The cakes sell from 1.2 yuan to 1.5 yuan (17-22 US cents). Many older patrons buy several hundred at one time to share with relatives and friends.

Today Gu’s granddaughter Ji Peiqing is being groomed to take over the family tradition some day.

Address: Junction of Guanting and Jizhong roads,

Yexie Town

Goat gala •

Urban people traditionally eat goat meat in cold winter to warm up, but mutton is an all-year-round dish for farmers in Zhangze Village.

The village tradition now attracts a steady flow of gourmets from the city, with its ubiquitous goat meat restaurants filled with families and friends sitting around a hot pot of goat soup.

Three typical dishes, referred to as lao san yang by local people, are ordered by almost every table. They are a plate of chopped goat meat, sliced goat meat and a pot of goat soup.

The sliced goat meat is usually for takeout, while the chopped goat meat is typically eaten in the restaurant.

Local farmers usually have a bowl of goat soup for breakfast, but urban dwellers coming to the village can enjoy local goat special­ties any time of the day or night.

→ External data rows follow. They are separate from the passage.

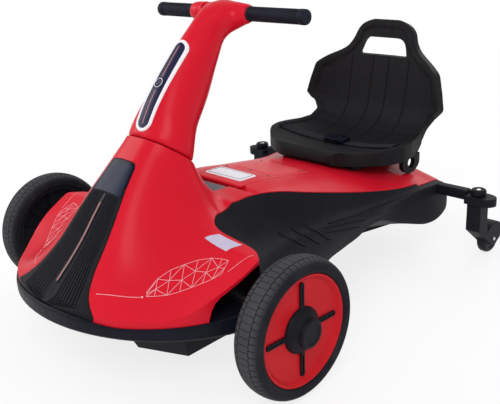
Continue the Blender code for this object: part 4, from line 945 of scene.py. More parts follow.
def makeGrille():
    channel, perRib, border = noseShape["points"]
    half = channel + perRib * noseShape["ribs"] + border
    start, end, rows, height, first, last = pull(noseShape, "start end rows ribHeight ribStart ribEnd")

    def place(i, j):
        y = start + (end - start) * j / rows
        k = abs(i - half)
        share = ribShare(k, half)
        width = min(straightAt(noseShape["edge"], y), bodyWidth(y))
        fan = min(width, straightAt(noseShape["ribEdge"], y)) if y < noseShape["ribEdge"][-1][0] else width
        reach = share * fan
        if share > last:
            reach = last * fan + (share - last) / (1 - last) * (width - last * fan)
        point, normal = bodySkin(math.copysign(reach, i - half), y)
        if share <= first:
            lift = -noseShape["channelDepth"] if k < channel else 0.0002
        elif share >= last:
            lift = height * (0.9 if share < 0.985 else 0.2)
        elif y < noseShape["ribTop"]:
            lift = height * (2 * (0.0, 0.9, 1.0, 1.0, 0.9, 0.0)[(k - channel) % perRib] - 1)
        else:
            lift = 0.0004
        fade = min(max((y - start) / 0.004, 0.15), 1.0)
        under = point - normal * noseShape["thickness"]
        if y <= noseShape["fullWidthEnd"]:
            under = Vector((point.x, point.y, bodyShape["base"]))
        return point + normal * lift * fade, under
    return slab("grilleDetailed", 2 * half, rows, place)


body = settle(makeBody(), "kart", red, ["body_shell"], 40)
print("body made")
wells = []
for side, sideName in sides:
    wells.append(settle(makeFootwell(side, sideName), "kart", blackGrain, [f"footwell_{sideName}"], 40))
print("footwells made")
settle(makeGrille(), "kart", blackGrain, ["grille_panel"], 40)

displayShape = {
    "start": -0.0657,
    "end": -0.0362,
    "edgeShare": 0.995,
    "proud": (0.0012, 0.0006),   # over the frame and along its edge
    "thickness": 0.0034,
    "paneStart": -0.0768,
    "paneInset": 0.0042,
    "paneCorner": 0.0035,
    "paneProud": 0.0016,
    "paneRoot": 0.0012,
}


def makeDisplay():
    start, end, inset, corner = pull(displayShape, "start end paneInset paneCorner")

    def halfAt(y):
        return straightAt(noseShape["edge"], y)

    def height(u, v):
        return displayShape["proud"][0 if min(u, 1 - u) * 2 > 0.02 and 0.03 < v < 0.97 else 1]
    framePlan = roundedPlan(start, end, lambda y: halfAt(y) * displayShape["edgeShare"])
    framePiece = laid("displayFrame", 32, 26, framePlan, bodySkin, height, displayShape["thickness"])
    settle(framePiece, "kart", glossBlack, ["display_panel"])
    panePlan = roundedPlan(displayShape["paneStart"], end - inset, lambda y: halfAt(y) - inset, corner)
    pane = laid("displayPane", 24, 36, panePlan, bodySkin, *pull(displayShape, "paneProud paneRoot"))
    settle(pane, "kart", paneBlue)


makeDisplay()

lightShape = {
    # from, to, half width, corner, how proud and how deep
    "bed": (-0.1842, -0.0784, 0.0030, 0.0020, 0.0004, 0.0010),
    "line": (-0.1830, -0.0880, 0.0013, 0.0018, 0.0004, 0.0006),
    "bulge": 0.0009,
}


def makeLight():
    start, end, half, corner, proud, depth = lightShape["bed"]
    bed = laid("lightBed", 6, 60, roundedPlan(start, end, lambda y: half, corner), bodySkin, proud, depth)
    settle(bed, "kart", glossBlack)
    start, end, width, corner, proud, depth = lightShape["line"]
    strip = laid("lightLine", 8, 60, roundedPlan(start, end, lambda y: width, corner), bodySkin,
                 lambda u, v: proud + lightShape["bulge"] * (1 - abs(2 * u - 1) ** 2.5), depth)
    settle(strip, "kart", lens, ["light_strip"])


makeLight()
print("nose made")


# Steering head: the CAD skin melted into one flowing shape

headShape = {
    "voxel": 0.0018, "passes": 30, "fill": 0.016, "fillSteps": 4,
    "neckBack": 0.0060, "neckSide": 0.14, "neckPasses": 10,
    # heights along the column between which the drawing in comes and goes, and the depth where it starts
    "neckComes": (0.105, 0.190), "neckGoes": (0.226, 0.250), "neckDepth": (0.045, 0.078),
    "sideComes": (0.172, 0.214), "sideGoes": (0.222, 0.243),
}


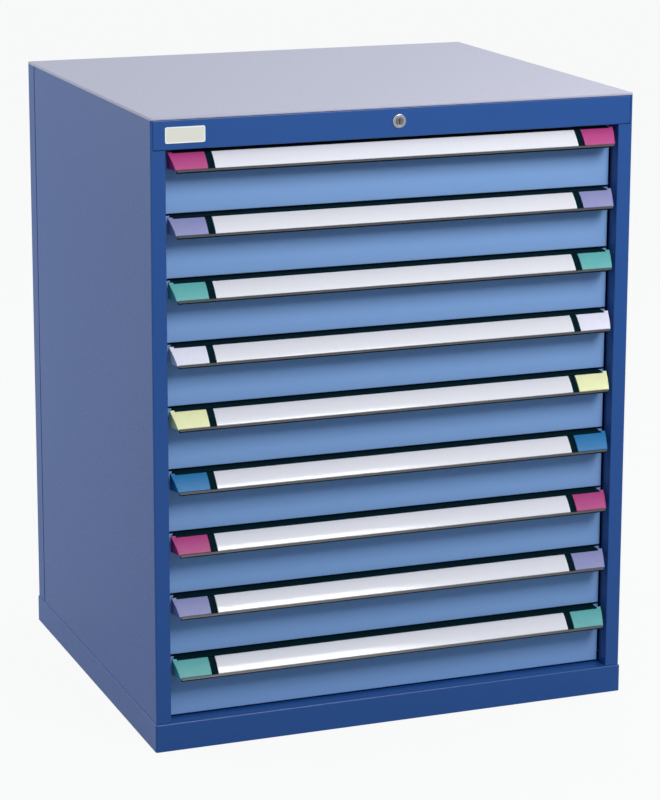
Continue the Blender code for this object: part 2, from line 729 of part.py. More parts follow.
def handle_profile():
    """An extruded section: back flange, flat top and a sloping face with a channel for the label."""
    channel = -LIP_THICKNESS - LABEL_SLOT
    ceiling = FRONT_HEIGHT - HANDLE_WALL
    drop = HANDLE_WALL - math.cos(FACE_ANGLE) * HANDLE_FACE_WALL
    inner_back = -SEAT_GAP - HANDLE_WALL
    outline = [
        (-SEAT_GAP, FRONT_HEIGHT - HANDLE_BACK),
        (-SEAT_GAP, FRONT_HEIGHT),
        face_point(0, 0),
        face_point(TOP_LIP, 0),
        face_point(TOP_LIP, -LIP_THICKNESS),
        face_point(SLOT_START, -LIP_THICKNESS),
        face_point(SLOT_START, channel),
        face_point(SLOT_STOP, channel),
        face_point(SLOT_STOP, -LIP_THICKNESS),
        face_point(HANDLE_FACE - BOTTOM_LIP, -LIP_THICKNESS),
        face_point(HANDLE_FACE - BOTTOM_LIP, 0),
        face_point(HANDLE_FACE, 0),
        face_point(HANDLE_FACE, -HANDLE_FACE_WALL),
        face_point(drop / math.sin(FACE_ANGLE), -HANDLE_FACE_WALL),
        (inner_back, ceiling),
        (inner_back, FRONT_HEIGHT - HANDLE_BACK),
    ]
    return plate("handle", [outline], -HANDLE_END, HANDLE_END, "X")


def strip_in_channel(name, x_low, x_high):
    """A strip seated in the handle's channel, under its two lips."""
    start, stop = SLOT_START + SEAT_GAP, SLOT_STOP - SEAT_GAP
    outer = -LIP_THICKNESS - SEAT_GAP
    outline = [
        face_point(start, outer),
        face_point(stop, outer),
        face_point(stop, outer - LABEL_THICKNESS),
        face_point(start, outer - LABEL_THICKNESS),
    ]
    return plate(name, [outline], x_low, x_high, "X")


def end_cap():
    """The right-hand cap: an insert in the channel and a tapered end plate over the handle's end."""
    low_front = face_point(SLOT_STOP, 0)
    outline = [(-CAP_BACK, FRONT_HEIGHT), face_point(0, 0), low_front, (-CAP_BACK, low_front[1])]
    start = HANDLE_END + SEAT_GAP
    end_plate = plate("end_cap", [outline], start, CAP_OUTER, "X")
    shape = bmesh.new()
    shape.from_mesh(end_plate.data)
    span = -HANDLE_TOP - low_front[0]
    for vertex in shape.verts:
        if vertex.co.x > (start + CAP_OUTER) / 2:
            vertex.co.x -= CAP_TAPER * max(0, -HANDLE_TOP - vertex.co.y) / span
    corner = [
        edge
        for edge in shape.edges
        if all(vertex.co.x > start + WELD_DEPTH for vertex in edge.verts)
        and all(vertex.co.y < -CAP_BACK - WELD_DEPTH for vertex in edge.verts)
    ]
    round_edges(shape, corner, CAP_ROUND, 2)
    shape.to_mesh(end_plate.data)
    shape.free()
    insert = strip_in_channel("insert", CAP_INNER, start + WELD_DEPTH)
    return joined(end_plate, [insert])


# Central lock


def lock_barrel():
    """Rosette, barrel and nut, turned from one profile. Local z is the distance in front of the rail."""
    bore = PLUG_RADIUS + SEAT_GAP
    nut_front = -(SHELL_SHEET + SEAT_GAP)
    profile = [
        (bore, ROSETTE_PROUD),
        (ROSETTE_RADIUS - ROSETTE_EDGE, ROSETTE_PROUD),
        (ROSETTE_RADIUS, ROSETTE_PROUD - ROSETTE_EDGE),
        (ROSETTE_RADIUS, SEAT_GAP),
        (BARREL_RADIUS, SEAT_GAP),
        (BARREL_RADIUS, nut_front),
        (NUT_RADIUS, nut_front),
        (NUT_RADIUS, nut_front - NUT_THICKNESS),
        (BARREL_RADIUS, nut_front - NUT_THICKNESS),
        (BARREL_RADIUS, -BARREL_LENGTH),
        (bore, -BARREL_LENGTH),
    ]
    shape = bmesh.new()
    points = [shape.verts.new((radius, 0, z)) for radius, z in profile]
    for pair in zip(points, points[1:] + points[:1]):
        shape.edges.new(pair)
    turned = mesh_object("turned_barrel", shape)
    screw = turned.modifiers.new("Turn", "SCREW")
    screw.steps = screw.render_steps = ROUND_SIDES
    screw.use_merge_vertices = True
    screw.merge_threshold = WELD_DISTANCE
    facing_forwards = Matrix.Rotation(math.pi / 2, 4, "X")
    turned.matrix_world = Matrix.Translation((0, POST_FACE_Y, LOCK_Z)) @ facing_forwards
    return helper_object("lock_barrel", baked(turned, weld=True))


def lock_plug():
    """The turning plug with its key slot, and the square shank that carries the cam."""
    shoulder = CAM_Y - SEAT_GAP
    front = POST_FACE_Y - ROSETTE_PROUD - PLUG_PROUD
    plug = rod("lock_plug", PLUG_RADIUS, front, shoulder, "Y", (LOCK_Z, 0), ROUND_SIDES)
    half = SHANK_SIDE / 2
    shank_end = CAM_Y + CAM_THICKNESS + PLUG_OVERRUN
    low = (-half, shoulder - WELD_DEPTH, LOCK_Z - half)
    shank = box("shank", low, (half, shank_end, LOCK_Z + half))
    low = (-KEY_SLOT_WIDTH / 2, front - CUT_OVERRUN, LOCK_Z - KEY_SLOT_HEIGHT / 2)
    high = (KEY_SLOT_WIDTH / 2, front + KEY_SLOT_DEPTH, LOCK_Z + KEY_SLOT_HEIGHT / 2)
    return cut(joined(plug, [shank]), [box("key_slot", low, high)])


def lock_cam():
    """An arm on the plug's shank. Its pin starts left of the axis and swings over the top to the right."""
    hub = (0, LOCK_Z)
    pin = (-PIN_SIDE, LOCK_Z + PIN_LOW)
    hole = SHANK_SIDE / 2 + SEAT_GAP
    stop = CAM_Y + CAM_THICKNESS
    outline = belt(hub, CAM_HUB_RADIUS, pin, CAM_PIN_BOSS)
    window = rectangle(-hole, LOCK_Z - hole, hole, LOCK_Z + hole)
    arm = plate("lock_cam", [outline, window], CAM_Y, stop, "Y")
    reach = CROSS_BAR_Y + BAR_THICKNESS + CAM_PIN_TAIL
    centre = (pin[1], pin[0])
    stud = rod("cam_pin", CAM_PIN_RADIUS, stop - WELD_DEPTH, reach, "Y", centre, ROLLER_SIDES)
    return joined(arm, [stud])


def cross_bar():
    """The bar that the cam pushes sideways. A pin at its left end is riveted flush in the locking bar."""
    low = CROSS_BAR_Z - CROSS_BAR_HEIGHT / 2
    high = CROSS_BAR_Z + CROSS_BAR_HEIGHT / 2
    slot_radius = CAM_PIN_RADIUS + CAM_SLOT_PLAY
    slot_foot = (-PIN_SIDE, LOCK_Z + PIN_LOW - SLOT_PLAY)
    slot_head = (-PIN_SIDE, LOCK_Z + CAM_ARM + SLOT_PLAY)
    outlines = [
        rectangle(-LOCK_BAR_OUTER, low, slot_radius + CROSS_BAR_MARGIN - PIN_SIDE, high),
        belt(slot_foot, slot_radius, slot_head, slot_radius),
    ]
    stop = CROSS_BAR_Y + BAR_THICKNESS
    bar = plate("lock_cross_bar", outlines, CROSS_BAR_Y, stop, "Y")
    start, centre = stop - WELD_DEPTH, (CROSS_BAR_Z, RIVET_X)
    pin = rod("rivet", RIVET_RADIUS, start, LOCK_BAR_Y + BAR_THICKNESS, "Y", centre, ROLLER_SIDES)
    return joined(bar, [pin])


def locking_bar():
    """A flat upright bar behind the left post that moves in front of every drawer's catch."""
    foot = PANEL_FOOT + LOCK_BAR_FOOT
    top = CROSS_BAR_Z + CROSS_BAR_HEIGHT / 2
    hole = arc((RIVET_X, CROSS_BAR_Z), RIVET_RADIUS + SEAT_GAP, 0, 2 * math.pi, ROLLER_SIDES)[:-1]
    outlines = [rectangle(-LOCK_BAR_OUTER, foot, -LOCK_BAR_INNER, top), hole]
    return plate("locking_bar", outlines, LOCK_BAR_Y, LOCK_BAR_Y + BAR_THICKNESS, "Y")


def bar_guide(name, share):
    """A fork on the left side panel. The locking bar slides sideways between its two prongs."""
    outer = PANEL_INNER - SEAT_GAP
    slot_front = LOCK_BAR_Y - SLOT_PLAY
    slot_back = LOCK_BAR_Y + BAR_THICKNESS + SLOT_PLAY
    front, back = slot_front - GUIDE_MARGIN, slot_back + GUIDE_MARGIN
    slot_end = LOCK_BAR_OUTER + SLOT_PLAY
    outline = [
        (-outer, front),
        (-OPENING_HALF, front),
        (-OPENING_HALF, slot_front),
        (-slot_end, slot_front),
        (-slot_end, slot_back),
        (-OPENING_HALF, slot_back),
        (-OPENING_HALF, back),
        (-outer, back),
    ]
    middle = PANEL_FOOT + (PANEL_TOP - PANEL_FOOT) * share
    half = GUIDE_THICKNESS / 2
    return plate(name, [outline], middle - half, middle + half, "Z")


# Assembly


def build_housing():
    paint = new_material("housing_paint", HOUSING_BLUE, 0.40)
    zinc = new_material("zinc", ZINC, 0.40, 1.0)
    place("top_cover", baked(top_cover()), new_material("top_paint", TOP_GREY, 0.50))
    place("base_pan", baked(base_pan()), paint)
    place("left_side_panel", baked(side_panel("left_side_panel", -1)), paint)
    place("right_side_panel", baked(side_panel("right_side_panel", 1)), paint)
    place("back_panel", baked(back_panel()), paint)
    place("front_cross_rail", baked(front_cross_rail()), paint)
    place("left_runner_frame", baked(runner_frame("left_runner_frame", -1)), zinc)
    place("right_runner_frame", baked(runner_frame("right_runner_frame", 1)), zinc)


def build_lock():
    chrome = new_material("chrome", CHROME, 0.18, 1.0)
    steel = new_material("dark_steel", DARK_STEEL, 0.40, 1.0)
    place("lock_barrel", baked(lock_barrel()), chrome)
    turning = bpy.data.objects.new("lock_turn", None)
    turning.location = (0, POST_FACE_Y, LOCK_Z)
    cabinet.objects.link(turning)
    for name, piece, material in (("lock_plug", lock_plug(), chrome), ("lock_cam", lock_cam(), steel)):
        mesh = baked(piece)
        mesh.transform(Matrix.Translation((0, -POST_FACE_Y, -LOCK_Z)))
        place(name, mesh, material, turning)
    place("lock_cross_bar", baked(cross_bar()), steel)
    place("locking_bar", baked(locking_bar()), steel)
    for end, share in GUIDE_PLACE_SHARES.items():
        name = "locking_bar_guide_" + end
        place(name, baked(bar_guide(name, share)), steel)


def build_drawers():
    paint = new_material("drawer_paint", DRAWER_BLUE, 0.45)
    black = new_material("handle_black", BLACK, 0.40)
    paper = new_material("label_strip", LABEL_WHITE, 0.35)
    plastics = {name: new_material("cap_" + name, colour, 0.35) for name, colour in CAP_COLOURS.items()}
    tray = baked(drawer_tray())
    handle = baked(handle_profile())
    label = baked(strip_in_channel("label", -LABEL_HALF, LABEL_HALF))
    right_cap = baked(end_cap())
    left_cap = right_cap.copy()
    left_cap.transform(Matrix.Scale(-1, 4, (1, 0, 0)))
    left_cap.flip_normals()
    for number in range(1, DRAWER_COUNT + 1):
        slide = bpy.data.objects.new(f"drawer_{number}_slide", None)
        slide.location = (0, SKIN_Y, cell_floor(number))
        cabinet.objects.link(slide)
        colour = CAP_ORDER[(number - 1) % len(CAP_ORDER)]
        place(f"drawer_{number}_tray", tray, paint, slide)
        place(f"drawer_{number}_handle", handle, black, slide)
        place(f"drawer_{number}_label", label, paper, slide)
        place(f"drawer_{number}_cap_left", left_cap, plastics[colour], slide)
        place(f"drawer_{number}_cap_right", right_cap, plastics[colour], slide)


clear_scene()
cabinet = new_collection("drawer_cabinet")
helpers = new_collection("helpers")
build_housing()
build_lock()
build_drawers()
bpy.data.collections.remove(helpers)
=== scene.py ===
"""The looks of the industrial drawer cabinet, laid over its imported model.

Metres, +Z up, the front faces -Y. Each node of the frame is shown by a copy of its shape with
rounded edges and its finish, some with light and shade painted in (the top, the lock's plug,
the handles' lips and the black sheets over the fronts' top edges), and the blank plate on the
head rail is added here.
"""

import json
import math

import bmesh
import bpy
from mathutils import Matrix, Vector

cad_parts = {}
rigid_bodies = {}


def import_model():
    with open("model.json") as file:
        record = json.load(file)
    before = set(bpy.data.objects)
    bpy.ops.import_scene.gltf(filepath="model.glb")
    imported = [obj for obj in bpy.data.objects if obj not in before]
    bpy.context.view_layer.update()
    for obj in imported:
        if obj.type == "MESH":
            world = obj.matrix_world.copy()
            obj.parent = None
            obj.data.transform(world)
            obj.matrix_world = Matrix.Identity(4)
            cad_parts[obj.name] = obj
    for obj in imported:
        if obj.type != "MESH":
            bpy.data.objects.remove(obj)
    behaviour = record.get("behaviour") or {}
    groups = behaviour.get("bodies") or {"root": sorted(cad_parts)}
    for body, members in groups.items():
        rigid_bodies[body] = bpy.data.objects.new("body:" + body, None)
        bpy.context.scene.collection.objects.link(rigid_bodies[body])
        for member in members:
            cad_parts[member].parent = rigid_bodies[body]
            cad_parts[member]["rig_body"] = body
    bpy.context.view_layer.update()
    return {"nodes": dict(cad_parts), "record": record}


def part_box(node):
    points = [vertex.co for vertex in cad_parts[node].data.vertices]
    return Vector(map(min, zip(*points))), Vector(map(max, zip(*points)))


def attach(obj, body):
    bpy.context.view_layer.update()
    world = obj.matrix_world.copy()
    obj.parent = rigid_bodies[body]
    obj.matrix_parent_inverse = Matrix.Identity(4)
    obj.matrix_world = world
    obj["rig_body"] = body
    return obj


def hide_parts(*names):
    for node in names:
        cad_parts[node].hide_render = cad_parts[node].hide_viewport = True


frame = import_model()

# Camera, with its angles in degrees and its lens in millimetres
CAMERA_PLACE = (-1.6467, -4.3288, 1.6312)
CAMERA_ANGLES = (77.331, -0.142, -20.998)
CAMERA_LENS = 127.5
CAMERA_SHIFT = (0.0, -0.1)

# Lamps: place, target, side length, power in watts and colour
WHITE = (1, 1, 1)
LAMPS = {
    "key": ((0.7, -2.6, 2.5), (0, 0, 0.9), 1.25, 81, (1.05, 1.0, 0.96)),
    "top": ((1.6, 0.8, 3.0), (0, 0, 0.9), 2.2, 46, WHITE),
    "side": ((-3.2, 2.1, 1.5), (-0.4, 0.0, 0.8), 2.2, 82, WHITE),
}

# The floor and the surround, as they light the cabinet and as they are seen
FLOOR_HALF_SIZE = 45
FLOOR_COLOUR = (0.29, 0.34, 0.39)
FLOOR_ROUGHNESS = 0.9
FLOOR_WHITE_SEEN = 0.93
FLOOR_WHITE_MIRRORED = 0.55
FILL_COLOUR = (0.60, 0.97, 1.25)
FILL_STRENGTH = 0.30

# Rounded edges
EDGE_ANGLE = math.radians(40)
FLAT_ANGLE = math.radians(0.4)
WELD_DISTANCE = 0.00001
SHEET_ROUND = 0.0005
PROFILE_ROUND = 0.0003
CAP_ROUND = 0.0002
METAL_ROUND = 0.0003
SEAM_ROUND = 0.0002
BEVEL_NAME = "Rounded edges"
NORMAL_WEIGHT = 100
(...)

On Zhangze Old Street, diners can take away meals of goat broth and noodles or sit down for more elaborate meals in local restau­rants. The menus include steamed goat, leg of goat, spicy goat and goat offal. Steaming bowls of hot goat soup are served with warmed rice wine.

According to old rural recipes, goat meat is traditionally mari­nated in rice wine or other local alcohol before it goes into stir-fries and braised dishes. Hot chili is the traditional condiment.

The most popular local delicacies are steamed sliced goat meat, red braised goat meat and minced goat meat. For true aficionados, there is a hotpot that includes goat blood, liver and tripe. Local cooks use the traditional method of a steamboat in a wooden vat on a clay oven.